EXERCISE>
Begin with the line that contains "What OpenSCAD source" and end with the line that contains "steer_arm = 90; // [75:1:105]", transcribing exactly each line in that stretch and no other.

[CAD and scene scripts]
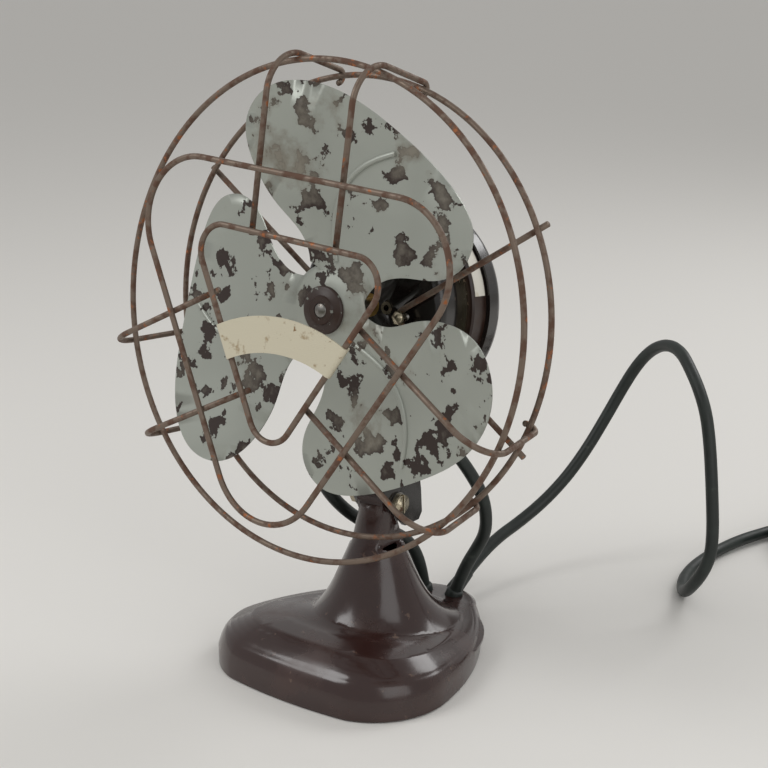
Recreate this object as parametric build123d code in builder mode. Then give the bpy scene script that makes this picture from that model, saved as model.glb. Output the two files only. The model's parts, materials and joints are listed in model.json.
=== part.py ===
"""Electric desk fan with a pressed three-blade rotor, a wire guard and a moulded stand.

Millimetres, +Z up. The origin is on the table under the column's axis, and the fan faces -Y.
The head is drawn from its tilt pivot: across (X), rise (up the fan's face) and ahead (along the fan axis).
"""
from build123d import *
import math
import os

os.makedirs("parts", exist_ok=True)

# ---------------------------------------------------------------- driving dimensions
# Stand
front_reach = 84.2
side_reach = 72.0
rear_reach = 79.0
shell_lift = 0.8
rim_top = 10.3
shell_wall = 3.6
pad_thickness = 2.0
plate_thickness = 1.5
plate_gap = 1.2
crest_height = 29.0
rear_height = 12.7
step_rise = 1.1
flare_foot_radius = 62.0
column_mid_radius = 19.0
column_top_radius = 9.7
base_screw_radius = 1.5
base_screw_head_radius = 3.0
boss_radius = 4.5
# Tilt joint
pivot_height = 91.0
pivot_setback = 3.0
rest_tilt = 6.7
tongue_radius = 9.5
tongue_half_width = 9.0
cheek_thickness = 2.8
tilt_gap = 0.3
tilt_bolt_radius = 3.0
running_gap = 0.05
swing_pocket_radius = 27.5
# Rotor axis and guard, from the pivot
axis_rise = 112.6
guard_drop = 1.5
front_ring_ahead = 72.5
front_ring_radius = 130.0
rear_ring_radius = 123.4
ring_spacing = 35.7
wire_diameter = 3.2
weld_gap = 0.1
guard_face_ahead = 20.4
spoke_offset = 27.6
spoke_hook_arc = 160.0
spoke_start_reach = 37.5
triangle_turn = -3.5
large_triangle_inradius = 72.0
large_triangle_corner = 35.0
small_triangle_inradius = 40.0
small_triangle_corner = 14.5
banner_thickness = 0.8
banner_crown = 0.6
banner_width = 19.0
# Motor
motor_face_back = 50.0
bell_radius = 48.0
bell_length = 18.5
trim_radius = 51.0
trim_length = 1.6
drum_radius = 54.5
drum_length = 12.0
cover_radius = 57.0
cover_length = 18.0
cover_crown = 0.9
cover_crown_radius = 28.0
housing_wall = 3.0
shaft_radius = 4.0
bearing_radius = 6.5
bearing_length = 13.0
rear_bearing_length = 7.8
core_outer_radius = 51.2
core_length = 16.5
air_gap = 0.5
armature_radius = 23.0
stud_spacing = 50.0
stud_drop = 3.0
stud_radius = 2.0
cap_nut_radius = 4.2
cap_dome_radius = 3.5
eyelet_offset = 12.0
eyelet_radius = 2.6
# Rotor
blade_count = 3
blade_turn = 64.5
blade_sheet = 0.9
blade_root_back = 15.5
hub_disc_radius = 24.0
hub_raise = 3.2
boss_disc_radius = 12.8
boss_disc_length = 3.6
# Cords
cord_diameter = 7.6
relief_length = 22.0
grommet_length = 9.0
bush_length = 12.0
coil_mid_radius = 42.0
coil_pitch = 8.2
coil_turns = 5.0
tie_thickness = 0.8
tie_width = 6.0
plug_length = 30.0
pin_spacing = 12.7
pin_radius = 2.0
pin_length = 17.0

wire_radius = wire_diameter / 2
cord_radius = cord_diameter / 2
wire_step = wire_diameter + weld_gap
coil_level = cord_radius + tie_thickness + 0.5


def write_piece(builder, name):
    """Label the finished piece and write its STEP file."""
    builder.part.label = name
    export_step(builder.part, f"parts/{name}.step")


# ---------------------------------------------------------------- frames
tilt_sin = math.sin(math.radians(rest_tilt))
tilt_cos = math.cos(math.radians(rest_tilt))
pivot = Vector(0, pivot_setback, pivot_height)
across = Vector(1, 0, 0)
forward = Vector(0, -tilt_cos, tilt_sin)
upward = Vector(0, tilt_sin, tilt_cos)


def head_point(x, rise, ahead):
    """Point of the head, measured from the tilt pivot."""
    return pivot + across * x + upward * rise + forward * ahead


def axis_plane(ahead=0.0):
    """Plane square to the rotor axis, this far ahead of the front ring; local X and Y are across and up."""
    return Plane(head_point(0, axis_rise, front_ring_ahead + ahead), x_dir=across, z_dir=forward)


def guard_plane(ahead=0.0):
    """Plane square to the guard's own centre line, this far ahead of the front ring."""
    return Plane(head_point(0, axis_rise - guard_drop, front_ring_ahead + ahead), x_dir=across, z_dir=forward)


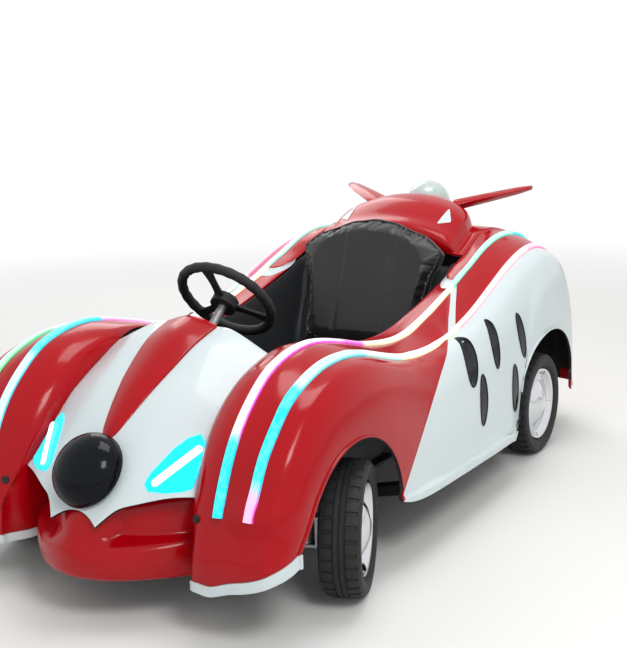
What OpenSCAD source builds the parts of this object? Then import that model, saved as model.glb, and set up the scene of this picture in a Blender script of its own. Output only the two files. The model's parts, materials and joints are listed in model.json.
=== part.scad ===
// Fairground bumper car: battery drive, four road wheels, one moulded two-colour body.
// X points forward, Y to the driver's left, Z up. The origin is on the floor under the
// middle of the car. All lengths are millimetres.

/* [Running gear] */
// Distance between the front and rear axles
wheelbase = 1200; // [1120:5:1300]
// Distance between the middles of the two rear tyres
track = 890; // [870:2:920]
// Distance between the middles of the two front tyres, wheels straight
front_track = 914; // [896:2:930]
// Outer diameter of the tyres
tyre_d = 312; // [300:2:322]
// Width of the tyres
tyre_w = 95; // [80:1:104]
// Diameter of the wheel discs
rim_d = 226; // [200:2:240]
// Bore of the wheel hubs, which is the stub axle's diameter too
axle_d = 20; // [16:1:25]
// Angle that the front wheels are turned to the left as it stands
steer_now = 20; // [0:1:28]
// Distance between the two kingpins
kingpin_span = 720; // [690:2:740]
// Length of the steering arms
steer_arm = 90; // [75:1:105]

/* [Body] */
// Full width of the body over the sills
body_w = 1036; // [1010:2:1060]
// Thickness of the moulded body shell
shell_t = 6; // [4:0.5:8]
// Height of the raised band along the foot of the sills
sill_band = 38; // [25:1:50]
// How far that band stands out from the side
sill_flare = 14; // [6:1:20]
// Width of the light strips
strip_w = 20; // [14:1:26]
// Height of the light strips
strip_h = 8; // [5:1:12]
// Height of the pale trim under the front fenders
trim_h = 30; // [20:1:40]
// Height of each oval in the sides
vent_h = 142; // [110:2:146]
// Width of each oval in the sides
vent_w = 68; // [50:1:74]
// Radius of the round nose cap
nose_r = 86; // [70:1:95]

/* [Cockpit] */
// Diameter of the steering wheel
wheel_d = 270; // [230:5:300]
// Thickness of the steering wheel's rim
wheel_grip = 26; // [20:1:32]
// Width of the cockpit floor
cockpit_w = 500; // [480:5:520]
// Thickness of the cockpit tub
tub_t = 5; // [4:0.5:8]
// Width of the seat cushion
seat_w = 440; // [400:5:440]

/* [Frame] */
// Width of the square frame tubes
tube = 40; // [30:1:44]
// Distance between the middles of the two frame rails
rail_span = 400; // [360:5:420]
// Height of the frame's underside over the ground
frame_z = 87; // [85:1:91]
// Bore of the front and rear tow eyes
tow_bore = 14; // [10:0.5:18]

/* [Hidden] */

paint_red = "#c4101f";
paint_white = "#e6e9e6";
black = "#17181b";
steel = "#8d9196";

fit = 0.3;                                // running and seating clearance
front_reach = 394;                        // chin in front of the front axle
rear_reach = 442;                         // tail behind the rear axle
rear_x = (rear_reach - front_reach - wheelbase) / 2;
front_x = rear_x + wheelbase;             // front axle
axle_z = tyre_d / 2;                      // both axles
half_w = body_w / 2;
crest_in = 330;                           // distance of the inner crest from the middle
crest_out = half_w - 108;                 // distance of the outer crest from the middle
rail_top = frame_z + tube;
$fn = 48;

// Curves and sheets

function mix(a, b, t) = a + (b - a) * t;
function clamp01(t) = max(0, min(1, t));

// One Catmull-Rom piece; works on numbers and on whole rows.
function blend4(a, b, c, d, t) =
    0.5 * (2 * b + (c - a) * t + (2 * a - 5 * b + 4 * c - d) * t * t
           + (3 * b - a - 3 * c + d) * t * t * t);

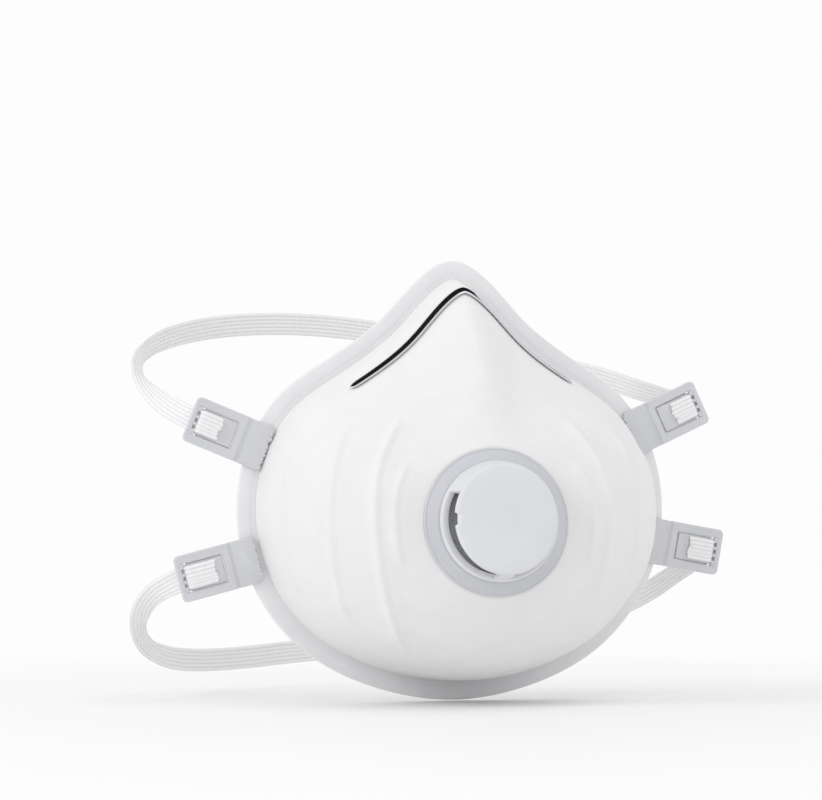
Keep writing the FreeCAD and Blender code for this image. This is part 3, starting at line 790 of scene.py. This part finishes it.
def roundProfile(corners, steps=4):  # corners: (radius, height, rounding)
    result, n = [], len(corners)
    for i, (r, h, soft) in enumerate(corners):
        here = np.array([r, h], float)
        if not soft:
            result.append(here)
            continue
        before = np.array(corners[i - 1][:2], float)
        after = np.array(corners[(i + 1) % n][:2], float)
        a = here + (before - here) * min(0.45, soft / np.linalg.norm(before - here))
        b = here + (after - here) * min(0.45, soft / np.linalg.norm(after - here))
        for k in range(steps + 1):
            s = k / steps
            result.append(a * (1 - s) ** 2 + here * 2 * s * (1 - s) + b * s ** 2)
    return result


def revolved(profile, around=192):
    angles = 2 * math.pi * np.arange(around) / around
    points = [(r * math.cos(a), r * math.sin(a), h) for r, h in profile for a in angles]
    return points, gridFaces(len(profile), around, True, True)


def softBar(start, length, width, low, high, angle, soft=0.15):
    outline = [(-width / 2, low), (width / 2, low), (width / 2, high - soft), (width / 2 - soft, high),
               (-width / 2 + soft, high), (-width / 2, high - soft)]
    ahead, aside = (math.cos(angle), math.sin(angle)), (-math.sin(angle), math.cos(angle))
    return stacked([[(x * ahead[0] + y * aside[0], x * ahead[1] + y * aside[1], z) for y, z in outline]
                    for x in (start, length)])


def valveBase():
    v = valve
    neck, base, collar, bead, top = [
        v[key] for key in ("neckRadius", "baseRadius", "collar", "beadRadius", "beadTop")]
    inner, low, ledge = neck - v["neckWall"], v["floorLow"], v["floorTop"]
    profile = roundProfile([
        (inner, -v["neckDepth"], 0.3), (neck, -v["neckDepth"], 0.3), (neck, 0.1, 0.0), (base, 0.1, 0.15),
        (base, 0.75, 0.25), (base - 0.35, 0.95, 0.15), (base - 0.7, 0.85, 0.15), (collar + 0.25, 2.3, 0.4),
        (collar - 1.6, 2.4, 0.2), (collar - 1.6, ledge, 0.2), (bead + 0.6, ledge, 0.3), (bead, top, 0.2),
        (bead - 1.0, top, 0.2), (bead - 1.4, low, 0.2), (inner, low, 0.2),
    ])
    hub = roundProfile([
        (1.02, low, 0.1), (v["hub"], low, 0.2), (v["hub"], top - 0.4, 0.25), (1.02, top - 0.4, 0.1)])
    parts = [revolved(profile, 224), revolved(hub, 64)]
    for r in v["ridges"]:  # fine moulded rings on the floor, seen through the vents
        parts.append(revolved(roundProfile([
            (r - 0.2, ledge - 0.1, 0.0), (r + 0.2, ledge - 0.1, 0.0), (r + 0.16, ledge + 0.55, 0.1),
            (r - 0.16, ledge + 0.55, 0.1)])))
    for i in range(4):
        angle = math.radians(45 + 90 * i)
        parts.append(softBar(1.6, bead - 0.8, v["spokeWidth"], low, ledge + 0.6, angle))
    points, faces = joined(parts)
    return finishMesh("valveSeat", toValve(points), faces, shadedBasePlastic, 40)


def valveCap():
    v = valve
    # rows up the wall: (outer radius, outer height, inner radius, inner height)
    low, high, front, wall = v["ventLow"], v["ventHigh"], v["front"], v["wall"]
    collar, face, ceiling = v["collar"], v["face"], front - wall
    rows = [(collar - 0.05, 2.5, collar - wall, 2.5), (collar, 2.75, collar - wall, 2.75),
            (collar, 3.9, collar - wall, 3.9), (collar - 0.1, 4.2, collar - wall, 4.2),
            (collar - 0.35, 4.42, collar - v["ledge"], 4.3), (collar - 0.42, low, collar - v["ledge"], low)]
    for h in (4.9, 5.8, 7.0, 8.1, 9.2, high):
        r = collar - 0.3 - v["slope"] * (h - 4.2)
        rows.append((r, h, r - wall, h))
    rows += [(face + 0.42, front - 1.05, face - 0.9, ceiling - 0.12)]
    rows += [(face + grown, front - drop, face - inset, ceiling) for grown, drop, inset in (
        (0.3, 0.65, 1.3), (0.12, 0.32, 1.7), (-0.15, 0.1, 2.0), (-0.5, 0.0, 2.4))]
    rows += [(r, front, r, ceiling) for r in (9.0, 4.5, 0.0)]
    around, count = 360, len(rows)
    outer, inner = [], []
    for ro, ho, ri, hi in rows:
        for k in range(around):
            a = math.radians(k)
            near = min(1, max(0, v["notchHalf"] + 0.5 - abs(k - 180))) if ho >= high and ro > face - 1 else 0
            tall = 1 + v["taller"] * min(1, max(0, (ho - 5) / 5))
            outer.append(((ro - v["notchDepth"] * near) * math.cos(a), (ro * tall - near) * math.sin(a), ho))
            inner.append((ri * math.cos(a), ri * math.sin(a), hi))
    total = len(outer)
    heights = [row[1] for row in rows]
    openRows = range(heights.index(low), heights.index(high))
    span = v["ventEnd"] - v["ventStart"]
    openSteps = {(start + i) % around for start in (v["ventStart"], 180 - v["ventEnd"]) for i in range(span)}

    def isOpen(row, k):
        return row in openRows and k % around in openSteps

    faces = []
    for row in range(count - 1):
        for k in range(around):
            n = (k + 1) % around
            a, b, c, d = row * around + k, row * around + n, (row + 1) * around + n, (row + 1) * around + k
            if not isOpen(row, k):
                faces += [[a, b, c, d], [total + a, total + d, total + c, total + b]]
                continue
            beside = ((row - 1, k, a, b), (row + 1, k, c, d), (row, k - 1, d, a), (row, k + 1, b, c))
            for nextRow, nextK, i, j in beside:
                if not isOpen(nextRow, nextK):
                    faces.append([i, j, total + j, total + i])
    for k in range(around):
        n = (k + 1) % around
        faces.append([k, total + k, total + n, n])
    return finishMesh("valveCap", toValve(outer + inner), faces, valvePlastic)


def soften(piece, width):  # a moulded edge radius
    modifier = piece.modifiers.new("soften", "BEVEL")
    modifier.width = width * mm
    modifier.segments = 2
    modifier.limit_method = "ANGLE"
    modifier.angle_limit = math.radians(40)
    modifier.harden_normals = False
    made = baked(piece)
    piece.modifiers.clear()
    old = piece.data
    piece.data = made
    bpy.data.meshes.remove(old)
    made.set_sharp_from_angle(angle=math.radians(50))
    return piece


valveMatrix = Matrix((
    (1, valveUp[0], valveAxis[0], cupMiddle[0] * mm), (0, valveUp[1], valveAxis[1], cupMiddle[1] * mm),
    (0, valveUp[2], valveAxis[2], cupMiddle[2] * mm), (0, 0, 0, 1)))

settle(valveBase(), "mask_body", "valve_plastic", "valve_base")
settle(soften(valveCap(), 0.12), "mask_body", "valve_plastic", "valve_cover")
span = math.radians(valve["ventEnd"] - valve["ventStart"])
for label, start in (("Left", valve["ventStart"]), ("Right", 180 - valve["ventEnd"])):
    louvres = grow("ventLouvres" + label, barTree, {
        "count": valve["bars"], "radius": 12.3 * mm, "start": math.radians(start) + span / valve["bars"] / 2,
        "step": span / valve["bars"], "height": 8.15 * mm, "bar": (1.0 * mm, 0.5 * mm, 5.0 * mm),
        "material": valvePlastic})
    louvres.data.transform(valveMatrix)
    settle(louvres, "mask_body", "valve_plastic", "valve_cover")
clampPoints, clampFaces = revolved(roundProfile([
    (13.3, -5.2, 0.2), (17.0, -5.2, 0.5), (18.6, -4.2, 0.4), (18.6, -3.4, 0.15), (13.3, -3.4, 0.1)]))
clampPiece = finishMesh("valveClamp", toValve(clampPoints), clampFaces, valvePlastic, 40)
settle(clampPiece, "mask_body", "valve_plastic", "valve_retainer")
for node, material in (("valve_membrane", membraneRubber), ("membrane_pin", valvePlastic)):
    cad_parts[node].data.materials.clear()
    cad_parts[node].data.materials.append(material)
print("valve made")


buckle = {
    "length": 24.6, "width": 13.7, "plateEnd": 16.5, "corner": 1.5, "windowStart": 1.5, "windowEnd": 14.4,
    "windowWidth": 8.6, "tabStart": 18.3, "flapStart": 3.3, "flapEnd": 13.9, "flapWidth": 7.8,
    "teeth": [(-3.48, 1.66), (-1.05, 1.0), (1.05, 1.0), (3.48, 1.66)],
    # edge profiles: (distance in from the outline, or out past the window, and height)
    "plateRim": [(0.25, 0.0), (0.0, 0.25), (0.0, 1.15), (0.08, 1.33), (0.25, 1.4), (0.5, 1.4), (0.62, 1.36)],
    "windowRim": [(0.3, 1.36), (0.12, 1.34), (0.03, 1.2), (0.0, 1.0), (0.0, 0.2), (0.15, 0.0)],
    "toothRim": [(0.0, 0.1), (0.0, 1.15), (0.15, 1.32)],
    "tabRim": [(0.2, 0.05), (0.0, 0.25), (0.0, 0.8), (0.1, 1.02), (0.3, 1.15), (0.6, 1.2)],
    "flapRim": [(-0.2, 0.2), (-0.3, 0.3), (-0.3, 0.5), (0.0, 0.6), (0.0, 1.0), (0.08, 1.14), (0.2, 1.2)],
    "foldStart": 16.2, "foldLength": 2.4, "foldDip": 0.38, "foldHigh": 1.39, "foldFall": 0.2, "foldLow": 0.05,
    "strapEnds": {"upper_left": 9.3, "upper_right": 9.8, "lower_left": 11.3, "lower_right": 10.4},
    "places": {"upper_left": (-79.5, 83.0, 22.0), "upper_right": (77.4, 88.9, 25.0),
               "lower_left": (-82.9, 35.8, -14.5), "lower_right": (83.4, 43.0, -10.0)},
}


def buckleAxes(name):
    x, z, tip = buckle["places"][name]
    side, tilt = (1 if x > 0 else -1), math.radians(tip)
    inward = np.array([-side * math.cos(tilt), 0, -math.sin(tilt)])
    front = np.array([0, -1, 0])
    return np.array([x, cup["rimFront"], z]), inward, np.cross(front, inward), front


def toBuckle(name, points):
    origin, *axes = buckleAxes(name)
    return origin + np.asarray(points, float) @ np.array(axes)


def moulded(kind, name, body, *parts):  # one closed plastic piece of a buckle
    points, faces = joined(parts)
    piece = finishMesh("buckle" + kind + "_" + name, toBuckle(name, points), faces, bucklePlastic, 45)
    return settle(piece, body, "buckle_plastic", "buckle_" + kind.lower() + "_" + name)


def roundRect(s0, s1, width, corner, height, innerCorner=None, perSide=14, perCorner=6):  # matching loops
    half = width / 2
    inner = corner if innerCorner is None else innerCorner
    points = []
    corners = [(s1 - inner, half - inner, 0, inner), (s0 + corner, half - corner, 90, corner),
               (s0 + corner, -half + corner, 180, corner), (s1 - inner, -half + inner, 270, inner)]
    for i, (cs, ct, start, radius) in enumerate(corners):
        for k in range(perCorner + 1):
            a = math.radians(start + 90 * k / perCorner)
            points.append((cs + radius * math.cos(a), ct + radius * math.sin(a), height))
        ns, nt, nextStart, nextRadius = corners[(i + 1) % 4]
        a = math.radians(nextStart)
        endPoint = (ns + nextRadius * math.cos(a), nt + nextRadius * math.sin(a), height)
        last = points[-1]
        for k in range(1, perSide):
            points.append(tuple(last[j] + (endPoint[j] - last[j]) * k / perSide for j in range(3)))
    return points


def shifted(solid, t):
    return [(s, y + t, n) for s, y, n in solid[0]], solid[1]


def ragged(t, phase):  # how far the weld squeezed the tab's end out
    return 0.3 * math.sin(2.7 * t + phase) + 0.2 * math.sin(6.1 * t)


def foldSections(b):  # the living hinge between plate and tab: cross-sections along its soft groove
    half, sections = b["width"] / 2 - 0.02, []
    for share in np.arange(21) / 20:
        s, dip = b["foldStart"] + share * b["foldLength"], math.sin(math.pi * share) ** 2
        high = b["foldHigh"] - b["foldFall"] * share - b["foldDip"] * dip
        low = b["foldLow"] + 0.2 * dip
        right = [(half - 0.2, low), (half, low + 0.2), (half, high - 0.25), (half - 0.08, high - 0.07),
                 (half - 0.25, high)]
        sections.append([(s, t, n) for t, n in right + [(0, high)] + [(-t, n) for t, n in right[::-1]]])
    return sections


def makeBuckle(name):
    b, body = buckle, "buckle_" + name
    order = list(b["places"]).index(name)
    phase = 2.0 * order
    origin, inward, across, front = buckleAxes(name)

    loops = [roundRect(inset, b["plateEnd"], b["width"] - 2 * inset, b["corner"] - inset, h, 0.2)
             for inset, h in b["plateRim"]]
    loops += [roundRect(b["windowStart"] - grown, b["windowEnd"] + grown, b["windowWidth"] + 2 * grown,
                        0.3 + grown, h) for grown, h in b["windowRim"]]
    floor = stacked([roundRect(1.2, 2.25, b["windowWidth"], 0.15, h) for h in (0.02, 0.16)])
    # the teeth leave three short pockets between the plate's end and the strap
    teeth = [shifted(stacked([roundRect(1.2, 2.5 - trim, wide - trim, 0.15, h)
                              for trim, h in b["toothRim"]]), t) for t, wide in b["teeth"]]
    moulded("Plate", name, body, stacked(loops, True), floor, *teeth)

    loops = []
    for inset, h in b["tabRim"]:
        loop = roundRect(b["tabStart"], b["length"] - inset, b["width"] - 2 * inset, 0.2, h, 1.2 - inset, 40)
        loops.append([(s + ragged(t, phase) * (s > b["length"] - 1.3), t, n) for s, t, n in loop])
    moulded("Tab", name, "mask_body", stacked(loops))

    points, faces = stacked(foldSections(b))
    web = finishMesh("buckleFold_" + name, toBuckle(name, points), faces, bucklePlastic, 45)
    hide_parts("buckle_tab_" + name)
    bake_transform(web)

    marks = grow("buckleWeld_" + name, markTree, {
        "count": 10, "length": 0.0114, "wander": 0.0005, "seed": 3 + order,
        "mark": (0.0012, 0.0010, 0.0004), "material": bucklePlastic})
    spot = origin + inward * (b["length"] - 0.9) + front * 1.04
    rows = [[inward[i], across[i], front[i], spot[i] * mm] for i in range(3)]
    marks.data.transform(Matrix(rows + [[0, 0, 0, 1]]))
    settle(marks, "mask_body", "buckle_plastic", "buckle_tab_" + name)

    loops = [roundRect(b["flapStart"], b["flapEnd"] - inset, b["flapWidth"] - 2 * inset, 0.2, h)
             for inset, h in b["flapRim"]]
    hingeBar = stacked([roundRect(2.05, b["flapStart"] + 0.6, 0.38, 0.1, h) for h in (0.45, 0.95)])
    arms = [shifted(hingeBar, side * (b["flapWidth"] / 2 - 0.19)) for side in (-1, 1)]
    moulded("Flap", name, "flap_" + name, stacked(loops), *arms)

    line = [(2.75, -1.3), (2.75, -0.7), (2.75, 0.0), (2.75, 0.6)]  # up through the slot and over the edge
    line += [(3.75 - math.cos(a), 0.75 + 0.95 * math.sin(a)) for a in np.linspace(0, math.pi / 2, 9)]
    line += [(s, 1.7) for s in np.linspace(4.2, b["strapEnds"][name], 22)]
    places = toBuckle(name, [(s, 0, n) for s, n in line]) * mm
    end = ribbedBand("strapEnd_" + name, places, np.tile(across, (len(places), 1)), strapEnd, strapElastic)
    for vertex in end.data.vertices:  # the cut end frays, each rib a little longer or shorter
        spot = np.array(vertex.co) / mm - origin
        if spot @ inward > b["strapEnds"][name] - 0.3:
            t = float(spot @ across)
            fray = 0.14 * math.cos(t * 4.6 + phase) + 0.25 * math.sin(t * 1.3 + phase)
            vertex.co += Vector(inward) * fray * mm
    settle(end, "flap_" + name, "strap_elastic", "strap_end_" + name)


for name in buckle["places"]:
    makeBuckle(name)
print("buckles made")


viewLayer.update()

WRITTEN SOLUTION>
What OpenSCAD source builds the parts of this object? Then import that model, saved as model.glb, and set up the scene of this picture in a Blender script of its own. Output only the two files. The model's parts, materials and joints are listed in model.json.
=== part.scad ===
// Fairground bumper car: battery drive, four road wheels, one moulded two-colour body.
// X points forward, Y to the driver's left, Z up. The origin is on the floor under the
// middle of the car. All lengths are millimetres.

/* [Running gear] */
// Distance between the front and rear axles
wheelbase = 1200; // [1120:5:1300]
// Distance between the middles of the two rear tyres
track = 890; // [870:2:920]
// Distance between the middles of the two front tyres, wheels straight
front_track = 914; // [896:2:930]
// Outer diameter of the tyres
tyre_d = 312; // [300:2:322]
// Width of the tyres
tyre_w = 95; // [80:1:104]
// Diameter of the wheel discs
rim_d = 226; // [200:2:240]
// Bore of the wheel hubs, which is the stub axle's diameter too
axle_d = 20; // [16:1:25]
// Angle that the front wheels are turned to the left as it stands
steer_now = 20; // [0:1:28]
// Distance between the two kingpins
kingpin_span = 720; // [690:2:740]
// Length of the steering arms
steer_arm = 90; // [75:1:105]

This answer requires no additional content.